Five generations of Harrises have farmed a tract of land in Georgia that now raises livestock using traditional, multi-species grazing rotation, no hormones and no antibiotics. But, business was not always done this way. Post WWII, the Harris family farm moved away from the traditional ways of doing things and began raising livestock using more chemicals and fertilizers and blending into the industrialized complex of food production. In the mid-90’s, Will Harris, the current head of White Oak Pastures, made what some called a foolish decision to bring the family farm full circle: moving back to the traditional ways of natural grazing, healthy animals, and respectful butchering.


Harris is the first to admit that making that change wasn’t easy or cheap. In Joe York’s documentary, Cud, produced by the Southern Foodways Alliance, he said, “I was a very conventional cattleman for many years. I went to the University of Georgia and majored in Animal Science and I learned industrial beef production and came home and did it. I used hormone implants on my cattle, fed…antibiotics, confinement-fed a high carbohydrate or corn and soy diet, and used all of the other tools that science had given us to make beef production cheap, and quick, and efficient. But, as I approached middle age, the excesses of that production system came to bother me more and more.”

Ultimately, Harris decided to transition into a grass fed, pasture-grazing style of farming. They stopped using chemical fertilizers and pesticides, something Will Harris admits was difficult. “I’ve never used cocaine,” he said, “but using particular nitrogen-based fertilizers, I believe, is like cocaine for farmers.”

Maggie and I visited White Oak Pastures on the way back from Florida last month and toured the farm with Will. As we rode around the 2,500 acre farm in his pick-up truck, Will called these early years “dark days.” The commitment, the change, and learning new ways nearly cost him the family farm. “Dark days,” he said again. “Can you imagine?”

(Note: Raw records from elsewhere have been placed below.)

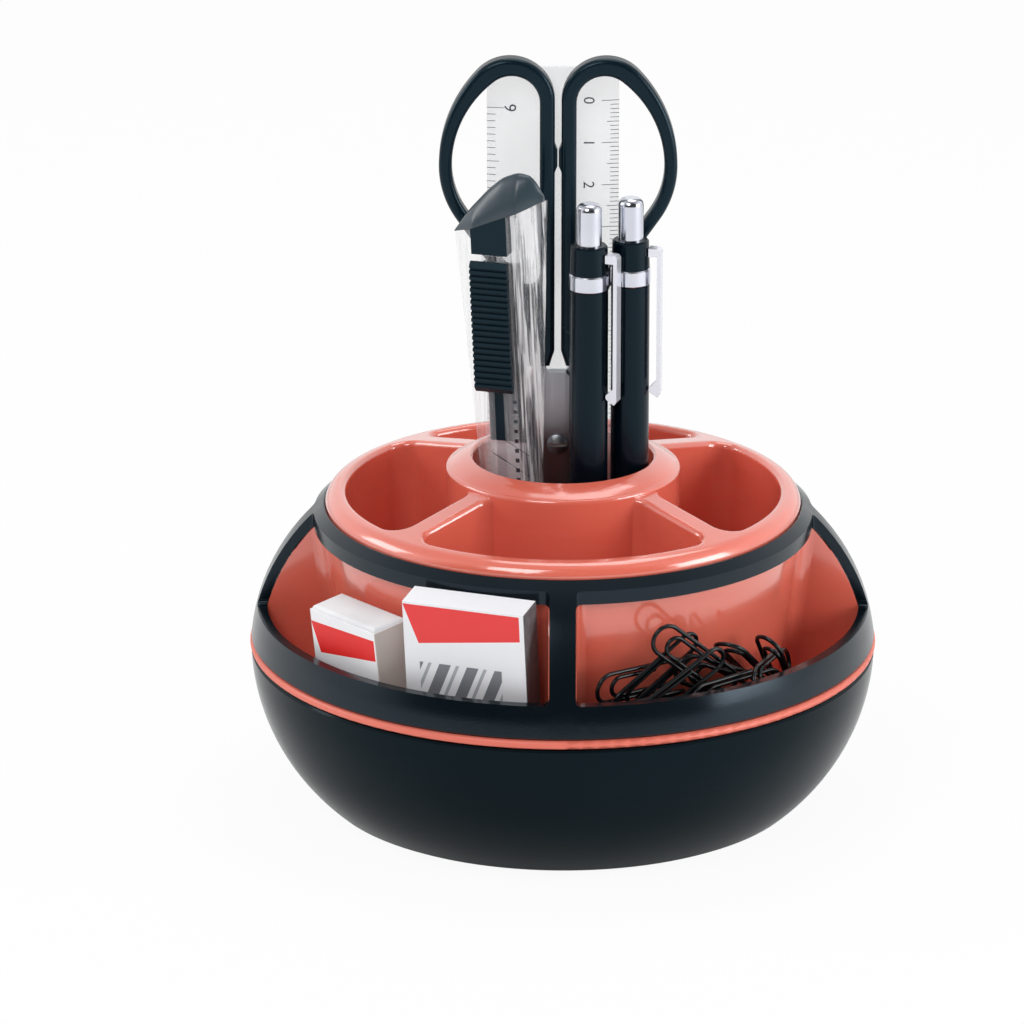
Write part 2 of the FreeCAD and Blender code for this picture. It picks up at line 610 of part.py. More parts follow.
def inner_tray():
    """Crowned ring, four wells, collar and the deep central cup, in one moulding."""
    under = S.well_floor_z - S.tray_t
    rest = S.drum_top_z + S.seam
    tray = revolved_body(
        "inner_tray",
        (S.collar_r - 1.2, under), (drum_r(under, S.drum_wall + S.fit), under),
        (drum_r(S.drum_top_z - 1.5, S.drum_wall + S.fit), S.drum_top_z - 1.5),
        (drum_r(S.drum_top_z - 1.5, S.drum_wall + S.fit), rest),
        (S.crown_out, rest), (S.crown_out, S.crown_edge_z),
        (S.crown_in, S.crown_z, 3.4), (S.collar_r - 1.2, S.divider_root_z))
    half = S.divider_w / 2

    def well(name, lift, inner, outer, spread):
        """One quarter of the ring between the dividers, with round corners."""
        corner = S.well_corner
        side = half + spread
        drawing = Drawing(tray, "XY_Plane", name, lift)
        ins, outs = inner + corner, outer - corner

        def on_circle(radius, along):
            return root(radius * radius - along * along)

        tip_in = side + corner
        a_in, a_out = on_circle(ins, tip_in), on_circle(outs, tip_in)
        in_x, in_y = tip_in * inner / ins, a_in * inner / ins
        out_x, out_y = tip_in * outer / outs, a_out * outer / outs
        drawing.outline(
            (side, a_in), (in_x, in_y, corner), (in_y, in_x, -inner), (a_in, side, corner),
            (a_out, side), (out_y, out_x, corner), (out_x, out_y, outer), (side, a_out, corner))
        return drawing

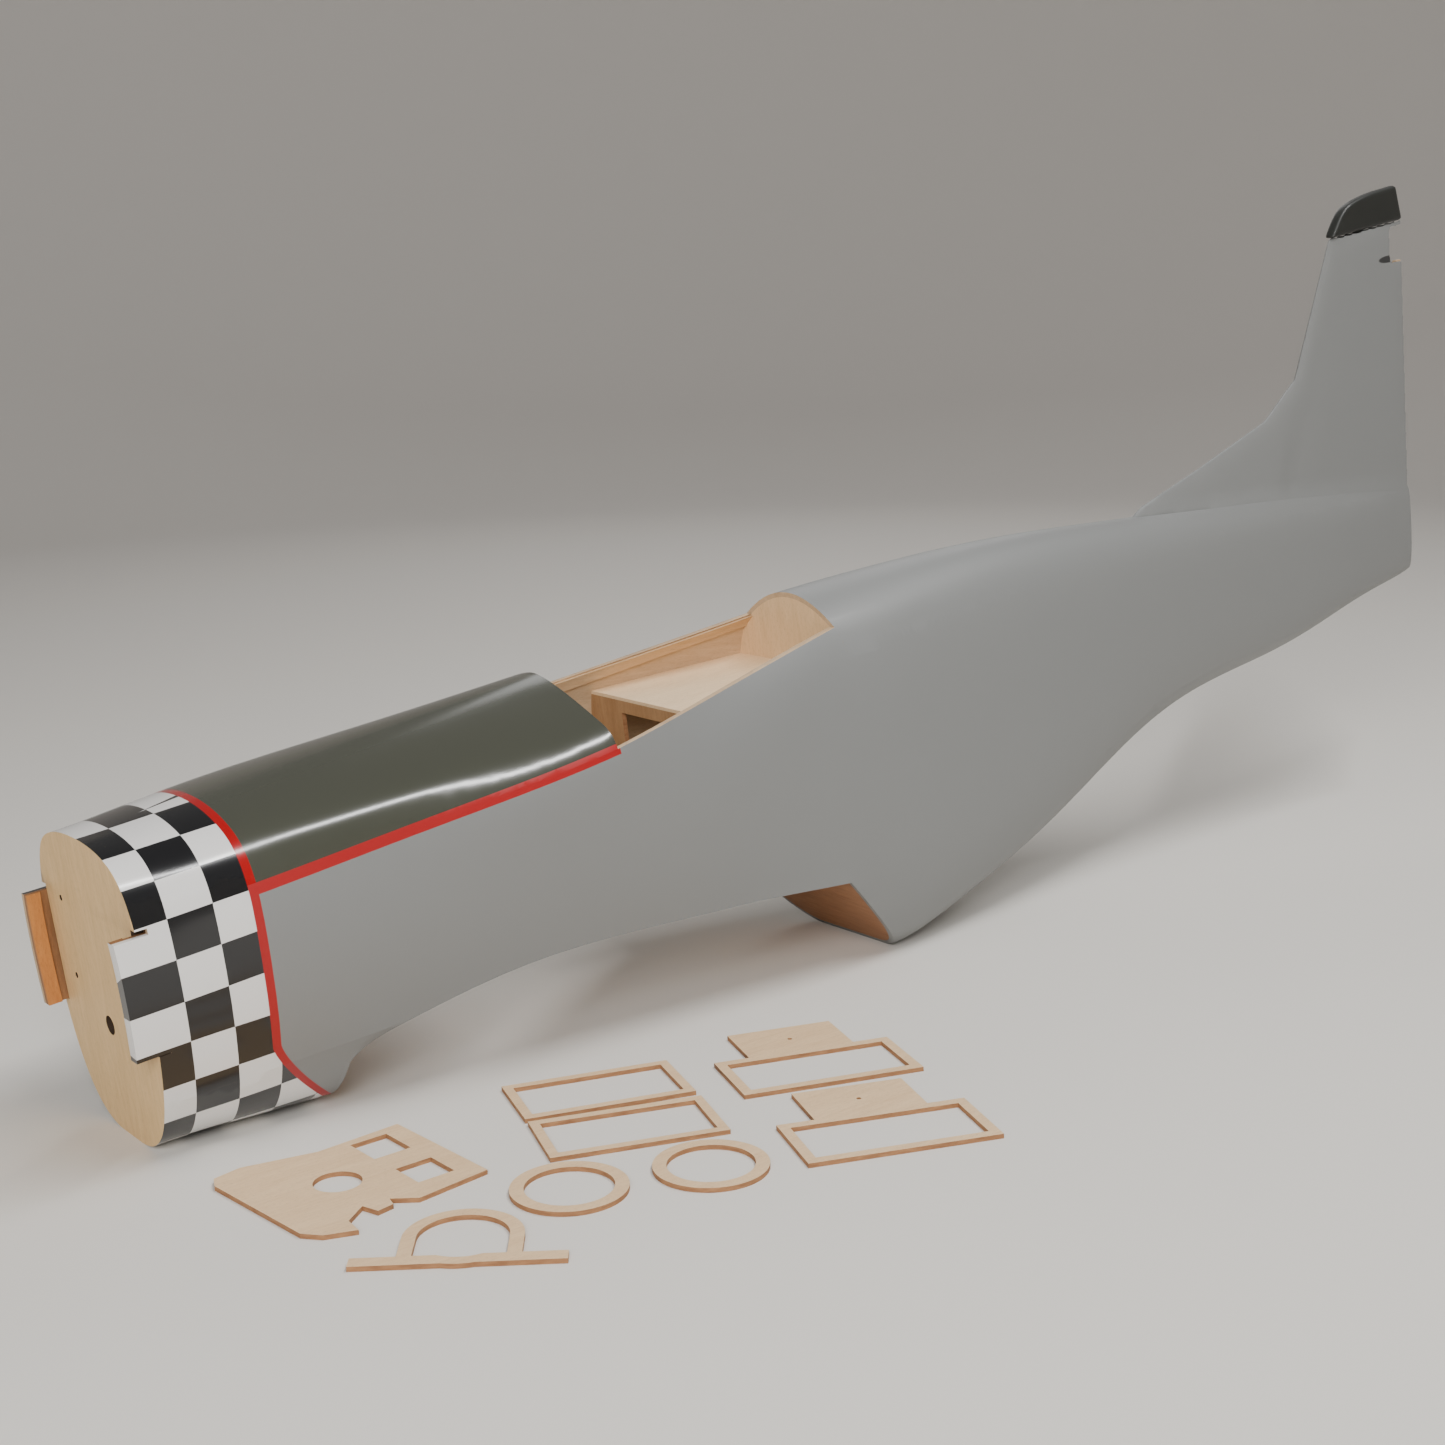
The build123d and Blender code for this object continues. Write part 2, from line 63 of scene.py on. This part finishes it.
# ---------------------------------------------------------------- shader writing
class Wire:
    """A shader value; arithmetic on it adds the nodes."""

    def __init__(self, shop, socket):
        self.shop, self.socket = shop, socket

    def math(self, operation, *others, clamp=False):
        settings = {"operation": operation, "use_clamp": clamp}
        return self.shop.node("ShaderNodeMath", settings, self, *others)

    def __add__(self, other):
        return self.math("ADD", other)

    def __sub__(self, other):
        return self.math("SUBTRACT", other)

    def __mul__(self, other):
        return self.math("MULTIPLY", other)

    def __truediv__(self, other):
        return self.math("DIVIDE", other)

    def __neg__(self):
        return self.math("MULTIPLY", -1.0)

    def __rsub__(self, other):
        return (-self).math("ADD", other)

    __radd__, __rmul__ = __add__, __mul__

    def above(self, edge, soft=0.15):
        """One past the edge and nought before it, blending over the soft width."""
        return ((self - edge) / soft + 0.5).math("ADD", 0.0, clamp=True)

    def below(self, edge, soft=0.15):
        return 1 - self.above(edge, soft)


class Finish:
    """One material, built node by node."""

    def __init__(self, name):
        self.material = bpy.data.materials.new(name)
        self.material.use_nodes = True
        self.tree = self.material.node_tree
        self.shader = self.tree.nodes["Principled BSDF"]
        place = self.tree.nodes.new("ShaderNodeTexCoord")
        self.place = Wire(self, place.outputs["Object"])
        split = self.tree.nodes.new("ShaderNodeSeparateXYZ")
        self.tree.links.new(place.outputs["Object"], split.inputs[0])
        x, y, z = (Wire(self, split.outputs[i]) for i in range(3))
        self.station = (x * cos(dip) + z * sin(dip)) / mm
        self.side = y / mm
        self.height = (z * cos(dip) - x * sin(dip)) / mm

    def node(self, kind, settings, *inputs, out=0):
        made = self.tree.nodes.new(kind)
        for key, value in settings.items():
            setattr(made, key, value)
        for i, value in enumerate(inputs):
            if isinstance(value, Wire):
                self.tree.links.new(value.socket, made.inputs[i])
            elif value is not None:
                made.inputs[i].default_value = value
        return Wire(self, made.outputs[out])

    def noise(self, scale, stretch=(1, 1, 1), detail=3.0, rough=0.5, turn=(0, 0, 0)):
        spot = self.node("ShaderNodeMapping", {}, self.place, (0, 0, 0), turn, stretch)
        return self.node("ShaderNodeTexNoise", {}, spot, None, scale, detail, rough)

    def mix(self, amount, a, b):
        made = self.tree.nodes.new("ShaderNodeMix")
        made.data_type = "RGBA"
        for socket, value in ((made.inputs[0], amount), (made.inputs[6], a), (made.inputs[7], b)):
            if isinstance(value, Wire):
                self.tree.links.new(value.socket, socket)
            else:
                socket.default_value = value if isinstance(value, (int, float)) else (*value, 1)
        return Wire(self, made.outputs[2])

    def feed(self, name, value):
        if isinstance(value, Wire):
            self.tree.links.new(value.socket, self.shader.inputs[name])
        else:
            self.shader.inputs[name].default_value = value
        return self

    def bump(self, height, depth, strength=1.0):
        made = self.tree.nodes.new("ShaderNodeBump")
        made.inputs["Strength"].default_value = strength
        made.inputs["Distance"].default_value = depth
        self.tree.links.new(height.socket, made.inputs["Height"])
        self.tree.links.new(made.outputs[0], self.shader.inputs["Normal"])
        return self


GREY, WORN_GREY = (0.208, 0.212, 0.208), (0.172, 0.176, 0.172)
OLIVE, RED = (0.056, 0.058, 0.043), (0.37, 0.0, 0.002)
WHITE, BLACK, TIP = (0.77, 0.755, 0.735), (0.008, 0.008, 0.009), (0.012, 0.013, 0.011)
SLOT_SHADE = (0.03, 0.03, 0.03)

# where the film's colours meet, in millimetres of the fuselage's own datum
check_start, check_long, check_tall, check_foot = 16, 22, 21.1, 1.1
girth_over_top = 218.2
ring_station, ring_half, ring_sweep = 57.8, 2.2, 38
sweep_start, sweep_depth, sweep_power = -38, 52, 1.35
seam_height, seam_rise = 40, 0.0714
stripe_above, stripe_below = 2.6, 3.0
deck_rear = 268.5
slot_station, slot_level, slot_half_long, slot_half_tall = 1053, 219.5, 12, 2.6


def covering_film():
    """Iron-on film: chequered nose, red trim, olive anti-glare panel and grey everywhere else."""
    f = Finish("covering film")
    x, y, z = f.station, f.side, f.height
    wide = y.math("ABSOLUTE")
    rows_up = z + 0.55 * (62 - wide)
    rows_down = z - 0.009 * (61 - wide) * (61 - wide)
    over_top = y.above(0, 0.01)
    upper = z.above(0, 0.01)
    crest = rows_up * (1 - over_top) + (girth_over_top - rows_up) * over_top
    girth = crest * upper + rows_down * (1 - upper)
    row = ((girth - check_foot) / check_tall).math("FLOOR")
    column = ((x - check_start) / check_long).math("FLOOR").math("MAXIMUM", -1.0)
    odd = ((row + column) / 2).math("FRACT").above(0.25, 0.01)
    check = f.mix(odd, WHITE, BLACK)
    sweep = ((sweep_start - z) / sweep_depth).math("MAXIMUM", 0)
    ring = ring_station + ring_sweep * sweep.math("POWER", sweep_power)
    nose = x.below(ring - ring_half, 0.2)
    trim_ring = x.below(ring + ring_half, 0.2)
    seam = seam_height + seam_rise * x
    deck = z.above(seam + stripe_above, 0.2) * x.below(deck_rear, 0.2)
    trim_deck = z.above(seam - stripe_below, 0.2) * x.below(deck_rear, 0.2)
    tone = f.noise(9.0, detail=2.0) * 0.10 + 0.95
    grey = f.mix(tone.math("SUBTRACT", 0.0, clamp=True), WORN_GREY, GREY)
    paint = f.mix(trim_deck, grey, RED)
    paint = f.mix(deck, paint, OLIVE)
    paint = f.mix(trim_ring, paint, RED)
    paint = f.mix(nose, paint, check)
    # A near-black ellipse painted on the fin's film: painted shade standing in for the dark inside of the
    # slot there.
    along, tall = (x - slot_station) / slot_half_long, (z - slot_level) / slot_half_tall
    painted_slot_shade = (along * along + tall * tall).below(1.0, 0.3)
    paint = f.mix(painted_slot_shade, paint, SLOT_SHADE)
    glossy = (nose + deck).math("MINIMUM", 1.0)
    f.feed("Base Color", paint)
    f.feed("Roughness", 0.45 - 0.30 * glossy + 0.05 * f.noise(30.0, detail=2.0))
    f.feed("Coat Weight", 0.22 * glossy + 0.03)
    f.feed("Coat Roughness", 0.12)
    f.feed("Specular IOR Level", 0.62)
    slack = x.above(170, 120) * x.below(250, 60) * z.below(-35, 20) * z.above(-75, 20)
    ripples = f.noise(38.0, (1.0, 0.3, 1.7), 1.0, turn=(0, 0.5, 0))
    f.bump(f.noise(7.0, (1.0, 1.6, 2.2), 2.0) + slack * ripples * 0.7, 0.0011, 0.35)
    return f.material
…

The farm has expanded from what was once a monoculture of cattle to include sheep and poultry (guarded by 12 beautiful Great Pyrenees dogs) that roam freely and breed naturally. This is certainly not the cheapest or easiest way to raise livestock, but the Harrises and the entire staff they call “cowboys” at White Oak Pastures have adopted it as a lifestyle and have even dedicated themselves to seeing their animals through every stage of their life. They have built on-site abattoirs to ensure a dignified end to their days. Their plant was designed by Temple Grandin famed doctor of animal science, and is intended to allow the animals a humane passing.  Dark days behind him, Will says to me, “I’m happy every day. I love this life.”


Our visit only reinforced for me the connection between the slow food and the slow fashion movements. We at Alabama Chanin make every effort to be a zero waste company, using only necessary materials, reusing everything we can, and throwing very little away. The Harrises take this zero waste approach to everything they do at the farm. Their animal remains are processed in an on-site digester and used as organic fertilizer for their pastures. They are learning to tan hides to increase useable output from their well-loved animals.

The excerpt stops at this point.